HCRI Offers Hope to People Who Stutter

The following front page story about Hollins Communications Research Institute ran in The Roanoke Times on February 23, 2010:

Not many people know about the little lab in Roanoke County (Virginia), but for stutterers from around the globe, it’s a center of hope for a new life. When news spread earlier this month that scientists had discovered mutations in three genes that appear to cause stuttering, the phones began ringing at Hollins Communications Research Institute (HCRI).

“They call on a regular basis,” said Candy Smith. “But people wanted to make sure we’d heard.”

Smith, a nurse, is one of two clinicians at Hollins Communications Research Institute, an internationally recognized leader in stuttering research and therapy located across from Walrond Park in Roanoke County.

The institute, which is most commonly called HCRI, was founded in 1972 by Ronald Webster, who at the time was a psychology professor at Hollins University. He remains a professor emeritus with the university, but devotes his time as president of HCRI.

“This is the first time a genetic linkage has been found,” he said about the research, which was reported in the New England Journal of Medicine on Feb. 10. “For years we’ve known it tends to run in families. A little more than half [of people who stutter] can point to someone in their family background. … Really this research is pretty much a breakthrough.”

So, yes, the workers at HCRI had heard about the latest findings, and were celebrating.

“The more times that people can understand that science is really important in treating people who stutter, the better,” said LuAnn Yates, a speech pathologist and the other HCRI clinician.

For Shannon Taylor of McKenny, who attended HCRI in 2003 and again in 2009, the research findings offered hope.
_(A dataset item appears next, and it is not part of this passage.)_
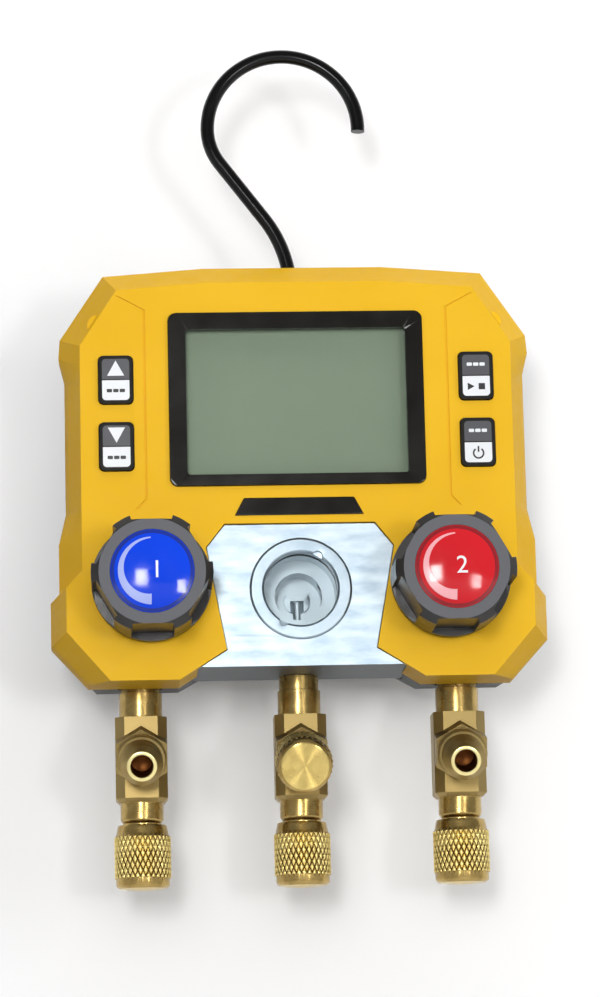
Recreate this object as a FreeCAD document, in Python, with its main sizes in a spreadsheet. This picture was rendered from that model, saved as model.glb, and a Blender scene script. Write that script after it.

“There is an incorrect status or impression people have that folks who stutter are dumb, just that they cannot hold down a good job, and that is so far from the truth,” said Taylor, 33. “To see that there is an actual connection there, just that you are not dumb, that there is a root cause that can be addressed at some point … I guess that brings excitement, because once you have a cause then you have something to work toward for a cure.”

Currently there isn’t a cure for stuttering, which affects about 1 percent of the population. The research did point to a possible enzyme treatment for stuttering someday.

“While this study is the first to identify specific genes associated with stuttering, the findings apply to about 5 percent of the total cases studied,” Dr. Jody Hershey, a member of the HCRI board of directors, said in an e-mail. “There is much more to be learned here; however, the door to further discoveries has been opened.”

But for now, the focus at HCRI is on teaching skills and techniques to improve speech.

HCRI has developed an intense 12-day therapy course to teach people how to control their voice, respiration and facial muscles so they can speak without stuttering. It’s not the only treatment available, but it is one that is widely known among people who stutter.

Nearly 5,800 people have gone through the HCRI treatment, traveling from 23 countries and all 50 states. HCRI has helped famous people such as TV journalist John Stossel and Annie Glenn, wife of astronaut and former U.S. Sen. John Glenn.

“People from all walks of life in all 50 states know exactly where Roanoke, Virginia, is because of what we do,” Yates said. “And yet there are people down Plantation Road who don’t know we are here.”

Hershey, who is the health director of the New River Health District and a graduate of the HCRI therapy course, said the institute has had a major influence on stuttering research.

“I’m not sure that many people in the Roanoke Valley are aware of HCRI’s national and international accomplishments and successes,” he said.